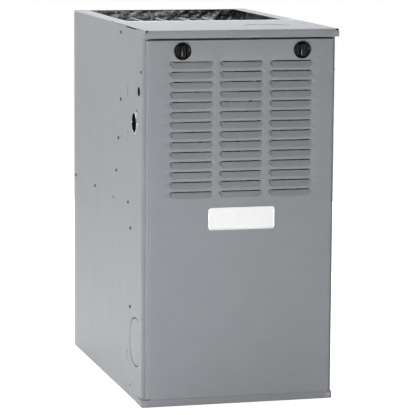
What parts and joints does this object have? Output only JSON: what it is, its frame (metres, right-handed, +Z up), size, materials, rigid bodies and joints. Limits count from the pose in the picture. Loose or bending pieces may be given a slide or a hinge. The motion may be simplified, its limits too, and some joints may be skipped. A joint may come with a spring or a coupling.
{
  "type": "forced air gas furnace",
  "caption": "Upright forced-air gas furnace: louvred front door with two knobs, open supply outlet on top, heat exchanger, burners, inducer and blower inside.",
  "frame": {"origin": "on the floor, under the middle of the casing", "axes": "+Z up, -Y towards the front door, +X to the right of someone facing the front"},
  "size_m": [0.4494, 0.754, 0.846],
  "materials": {
    "casing_paint": "light grey baked enamel, smooth, low gloss",
    "galvanised_steel": "galvanised sheet steel with a faint spangle",
    "aluminised_steel": "aluminised steel, matt grey",
    "liner_foil": "crinkled aluminium foil over glass-fibre blanket",
    "zinc_screw": "bright zinc plate",
    "blower_motor_shell": "dark painted motor shell",
    "dark_enamel": "dark grey enamel",
    "valve_casting": "bare die-cast aluminium",
    "knob_black": "glossy black plastic",
    "switch_black": "black moulded plastic",
    "button_red": "red moulded plastic",
    "ceramic": "pale unglazed ceramic",
    "board_green": "green circuit board with moulded relays and plugs",
    "cable_rubber": "dark rubber tube and wire sleeve",
    "badge_white": "white enamel field in a bright raised rim, bare"
  },
  "bodies": {
    "casing": {"casing_wrapper": "casing_paint", "top_front_plate": "casing_paint", "header_rail": "casing_paint", "base_rail": "casing_paint", "bottom_closure_panel": "galvanised_steel", "cell_panel": "galvanised_steel", "blower_deck": "galvanised_steel", "blower_access_panel": "galvanised_steel", "burner_rack": "galvanised_steel", "inducer_housing": "galvanised_steel", "vent_collar": "galvanised_steel", "control_box": "galvanised_steel", "junction_box": "galvanised_steel", "blower_housing": "galvanised_steel", "blower_motor_mount": "galvanised_steel", "heat_exchanger_cell_1": "aluminised_steel", "heat_exchanger_cell_2": "aluminised_steel", "heat_exchanger_cell_3": "aluminised_steel", "heat_exchanger_cell_4": "aluminised_steel", "burner_1": "aluminised_steel", "burner_2": "aluminised_steel", "burner_3": "aluminised_steel", "burner_4": "aluminised_steel", "gas_manifold": "aluminised_steel", "collector_box": "aluminised_steel", "foil_liner": "liner_foil", "base_rail_screw_left": "zinc_screw", "base_rail_screw_right": "zinc_screw", "top_plate_screw_left": "zinc_screw", "top_plate_screw_right": "zinc_screw", "panel_screw_left": "zinc_screw", "blower_motor": "blower_motor_shell", "inducer_motor": "dark_enamel", "transformer": "dark_enamel", "gas_valve": "valve_casting", "capacitor": "valve_casting", "rollout_switch_left": "switch_black", "rollout_switch_right": "switch_black", "limit_switch": "switch_black", "pressure_switch": "switch_black", "interlock_switch": "switch_black", "igniter": "ceramic", "flame_sensor": "ceramic", "control_board": "board_green", "pressure_tube": "cable_rubber", "wiring_harness": "cable_rubber"},
    "door": {"front_door": "casing_paint", "badge_plate": "badge_white", "interlock_striker": "galvanised_steel"},
    "knob_left": {"door_knob_left": "knob_black", "door_latch_left": "zinc_screw"},
    "knob_right": {"door_knob_right": "knob_black", "door_latch_right": "zinc_screw"},
    "plunger": {"interlock_plunger": "button_red"},
    "blower_rotor": {"blower_wheel": "galvanised_steel"},
    "inducer_rotor": {"inducer_wheel": "aluminised_steel", "inducer_cooling_fan": "switch_black"},
    "valve_knob": {"gas_valve_knob": "button_red"},
    "reset_left": {"rollout_reset_left": "button_red"},
    "reset_right": {"rollout_reset_right": "button_red"}
  },
  "joints": [
    {"name": "door_tilt", "type": "hinge", "parent": "casing", "child": "door", "pos_m": [0, -0.3825, 0.02], "axis": [1, 0, 0], "range_deg": [0, 25]},
    {"name": "knob_left_turn", "type": "hinge", "parent": "door", "child": "knob_left", "pos_m": [-0.1374, -0.3825, 0.7995], "axis": [0, 1, 0], "range_deg": [0, 90]},
    {"name": "knob_right_turn", "type": "hinge", "parent": "door", "child": "knob_right", "pos_m": [0.1374, -0.3825, 0.7995], "axis": [0, 1, 0], "range_deg": [0, 90]},
    {"name": "interlock_plunge", "type": "slide", "parent": "casing", "child": "plunger", "axis": [0, -1, 0], "range_m": [0, 0.005]},
    {"name": "blower_spin", "type": "hinge", "parent": "casing", "child": "blower_rotor", "pos_m": [0, 0.02, 0.215], "axis": [1, 0, 0], "continuous": true},
    {"name": "inducer_spin", "type": "hinge", "parent": "casing", "child": "inducer_rotor", "pos_m": [0.04475, -0.27, 0.728], "axis": [0, 1, 0], "continuous": true},
    {"name": "gas_valve_turn", "type": "hinge", "parent": "casing", "child": "valve_knob", "pos_m": [-0.162, -0.317, 0.621], "axis": [0, 1, 0], "range_deg": [0, 90]},
    {"name": "reset_left_press", "type": "slide", "parent": "casing", "child": "reset_left", "axis": [0, 0.9519, 0.3065], "range_m": [0, 0.0015], "stiffness_N_per_m": 300, "springref_m": -0.001},
    {"name": "reset_right_press", "type": "slide", "parent": "casing", "child": "reset_right", "axis": [0, 0.9519, 0.3065], "range_m": [0, 0.0015], "stiffness_N_per_m": 300, "springref_m": -0.001}
  ],
  "couplings": [
    {"joint": "interlock_plunge", "follows": "door_tilt", "m_per_rad": 0.01145}
  ]
}
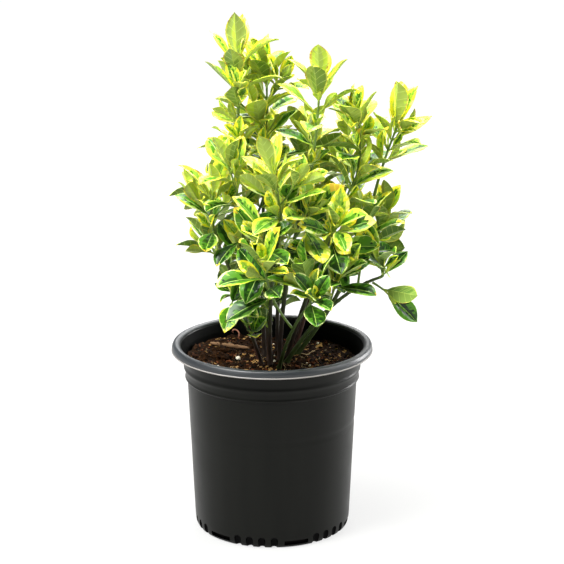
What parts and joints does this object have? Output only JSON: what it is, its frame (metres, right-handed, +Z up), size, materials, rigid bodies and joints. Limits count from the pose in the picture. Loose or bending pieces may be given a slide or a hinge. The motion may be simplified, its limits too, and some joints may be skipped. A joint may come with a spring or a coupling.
{
  "type": "potted variegated japanese spindle shrub",
  "caption": "Young evergreen shrub with gold-edged leaves on several thin stems, standing in the round ribbed black nursery pot it grows in.",
  "frame": {"origin": "middle of the pot's flat underside", "axes": "+Z up; -Y is the front, the side seen in the picture; +X is to the right as seen from the front"},
  "size_m": [0.2877, 0.2882, 0.5839],
  "materials": {
    "pot_plastic": "black moulded polyethylene with a soft satin surface",
    "bark_compost": "damp bark and peat compost with chips and a few white grains",
    "green_bark": "smooth green young bark turning brown near the soil",
    "variegated_leaf": "glossy leathery leaf, green in the middle with a bright yellow margin"
  },
  "bodies": {
    "root": {"pot": "pot_plastic", "soil": "bark_compost", "stem_leader": "green_bark", "stem_back_left": "green_bark", "stem_centre": "green_bark", "stem_front": "green_bark", "stem_right_centre": "green_bark", "stem_right": "green_bark", "branch_low_right": "green_bark", "stem_left": "green_bark", "stem_low_left": "green_bark", "stem_low_front": "green_bark", "stem_back": "green_bark", "stem_back_right": "green_bark", "foliage_leader": "variegated_leaf", "foliage_centre": "variegated_leaf", "foliage_right": "variegated_leaf", "foliage_front": "variegated_leaf", "foliage_right_centre": "variegated_leaf", "foliage_right_front": "variegated_leaf", "foliage_low_front": "variegated_leaf", "foliage_low_right_tip": "variegated_leaf", "foliage_low_right_hanging": "variegated_leaf", "foliage_low_right_middle": "variegated_leaf", "foliage_low_right_front": "variegated_leaf", "foliage_left_front": "variegated_leaf", "foliage_left": "variegated_leaf", "foliage_low_left": "variegated_leaf", "foliage_bright_back": "variegated_leaf", "foliage_middle": "variegated_leaf", "foliage_low_middle": "variegated_leaf", "foliage_left_inner": "variegated_leaf", "foliage_leader_side": "variegated_leaf", "foliage_right_inner": "variegated_leaf", "foliage_centre_back": "variegated_leaf", "foliage_right_side": "variegated_leaf", "foliage_left_side": "variegated_leaf", "foliage_back_middle": "variegated_leaf", "foliage_back_right": "variegated_leaf", "foliage_back_left": "variegated_leaf", "foliage_back_low_left": "variegated_leaf", "foliage_back_low_middle": "variegated_leaf", "foliage_back_low_right": "variegated_leaf", "foliage_back_upper_left": "variegated_leaf", "foliage_back_upper_right": "variegated_leaf"}
  },
  "joints": []
}
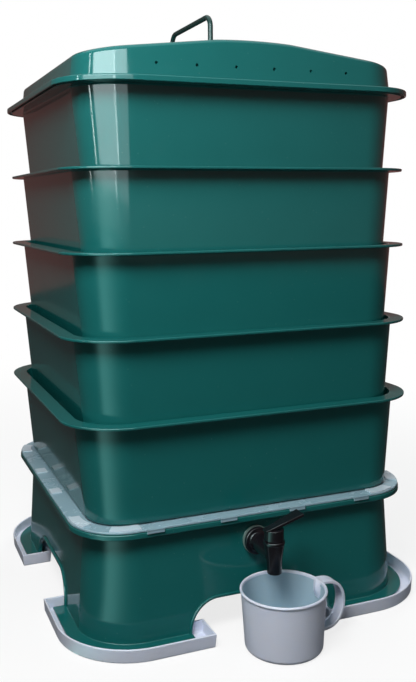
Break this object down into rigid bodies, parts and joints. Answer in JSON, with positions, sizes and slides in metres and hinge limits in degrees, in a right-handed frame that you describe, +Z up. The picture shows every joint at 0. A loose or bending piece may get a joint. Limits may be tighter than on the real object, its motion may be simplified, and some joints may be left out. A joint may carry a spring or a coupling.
{
  "type": "stacking wormery",
  "caption": "Stacking wormery with lid, nested trays, white collector tray, arched stand on corner ant moats, drain tap and measuring cup.",
  "frame": {"origin": "middle of the footprint of the stand, moats and cup, on the floor", "axes": "+Z up, -Y towards the tap and the cup, +X to the right seen from the tap side"},
  "size_m": [0.4314, 0.49, 0.688],
  "materials": {
    "green_plastic": "glossy moulded dark green plastic",
    "white_plastic": "milky white plastic that lets some light through",
    "black_plastic": "satin black moulded plastic",
    "washer_rubber": "grey green rubber",
    "seal_rubber": "black rubber",
    "coated_wire": "green coated steel rod",
    "clip_steel": "plain spring steel"
  },
  "bodies": {
    "root": {"ant_moat_front_left": "white_plastic", "ant_moat_front_right": "white_plastic", "ant_moat_back_left": "white_plastic", "ant_moat_back_right": "white_plastic"},
    "base": {"stand": "green_plastic", "collector_tray": "white_plastic", "tap_body": "black_plastic", "tap_washer_outer": "washer_rubber", "tap_washer_inner": "washer_rubber", "tap_back_nut": "black_plastic"},
    "tap_turner": {"tap_lever": "black_plastic", "tap_plug": "black_plastic", "tap_o_ring": "seal_rubber"},
    "bottom_tray": {"tray_5": "green_plastic"},
    "fourth_tray": {"tray_4": "green_plastic"},
    "middle_tray": {"tray_3": "green_plastic"},
    "second_tray": {"tray_2": "green_plastic"},
    "top_tray": {"tray_1": "green_plastic"},
    "lid_set": {"lid": "green_plastic", "lid_handle": "coated_wire", "lid_handle_clip_front": "clip_steel", "lid_handle_clip_back": "clip_steel"},
    "cup_body": {"cup": "white_plastic"}
  },
  "joints": [
    {"name": "stand_lift", "type": "slide", "parent": "root", "child": "base", "axis": [0, 0, 1], "range_m": [0, 0.03]},
    {"name": "tap_turn", "type": "hinge", "parent": "base", "child": "tap_turner", "pos_m": [-0.006, -0.1901, 0.1], "axis": [0, 0, -1], "range_deg": [0, 90]},
    {"name": "tray_5_lift", "type": "slide", "parent": "base", "child": "bottom_tray", "axis": [0, 0, 1], "range_m": [0, 0.03]},
    {"name": "tray_4_lift", "type": "slide", "parent": "bottom_tray", "child": "fourth_tray", "axis": [0, 0, 1], "range_m": [0, 0.04]},
    {"name": "tray_3_lift", "type": "slide", "parent": "fourth_tray", "child": "middle_tray", "axis": [0, 0, 1], "range_m": [0, 0.04]},
    {"name": "tray_2_lift", "type": "slide", "parent": "middle_tray", "child": "second_tray", "axis": [0, 0, 1], "range_m": [0, 0.04]},
    {"name": "tray_1_lift", "type": "slide", "parent": "second_tray", "child": "top_tray", "axis": [0, 0, 1], "range_m": [0, 0.04]},
    {"name": "lid_lift", "type": "slide", "parent": "top_tray", "child": "lid_set", "axis": [0, 0, 1], "range_m": [0, 0.04]},
    {"name": "cup_slide", "type": "slide", "parent": "root", "child": "cup_body", "axis": [0, -1, 0], "range_m": [0, 0.12]}
  ]
}
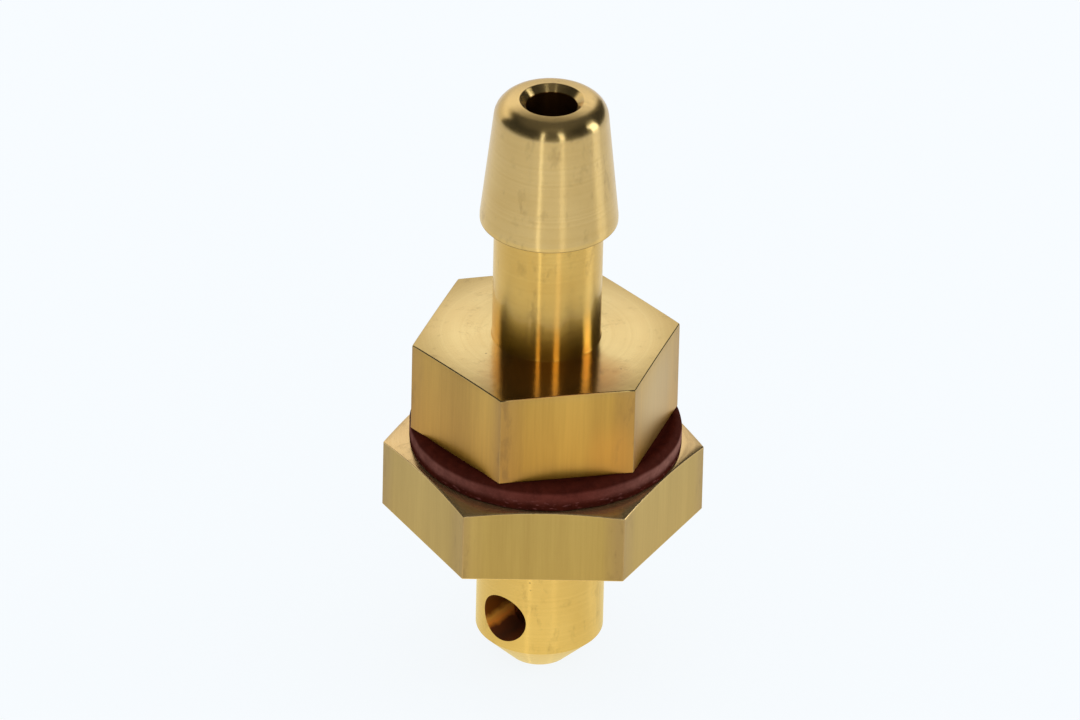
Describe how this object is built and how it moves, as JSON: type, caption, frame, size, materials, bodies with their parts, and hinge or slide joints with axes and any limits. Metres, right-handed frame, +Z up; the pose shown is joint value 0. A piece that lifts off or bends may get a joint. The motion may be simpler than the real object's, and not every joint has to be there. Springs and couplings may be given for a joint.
{
  "type": "test point nipple",
  "caption": "Turned brass hose-tail nipple with a spanner hexagon, coned sealing end and cross hole, held by a lock nut over a fibre washer.",
  "frame": {"origin": "centre of the small flat on the coned tip that the part stands on", "axes": "+Z up along the turned axis to the hose tail's mouth; two flats of the spanner hexagon face +Y and -Y"},
  "size_m": [0.0148, 0.0142, 0.0302],
  "materials": {
    "turned_brass": "polished",
    "vulcanised_fibre": "satin",
    "nut_brass": "satin"
  },
  "bodies": {
    "nipple": {"nipple_body": "turned_brass"},
    "washer": {"fibre_washer": "vulcanised_fibre"},
    "nut": {"lock_nut": "nut_brass"}
  },
  "joints": [
    {"name": "nut_turn", "type": "hinge", "parent": "washer", "child": "nut", "pos_m": [0, 0, 0.0098], "axis": [0, 0, -1], "range_deg": [0, 1080]},
    {"name": "nut_travel", "type": "slide", "parent": "nipple", "child": "washer", "axis": [0, 0, -1], "range_m": [0, 0.003]}
  ],
  "couplings": [
    {"joint": "nut_turn", "follows": "nut_travel", "rad_per_m": 6283.2}
  ]
}
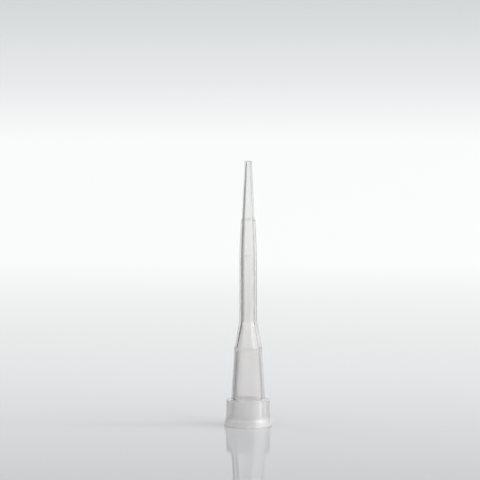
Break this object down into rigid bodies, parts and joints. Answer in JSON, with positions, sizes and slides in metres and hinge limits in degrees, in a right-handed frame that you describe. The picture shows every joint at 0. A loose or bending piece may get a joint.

********

= EXERCISE DIRECTIONS =
Report how many lines of the records above contain the word "positions", giving only the number.

= EXERCISE ANSWER =
2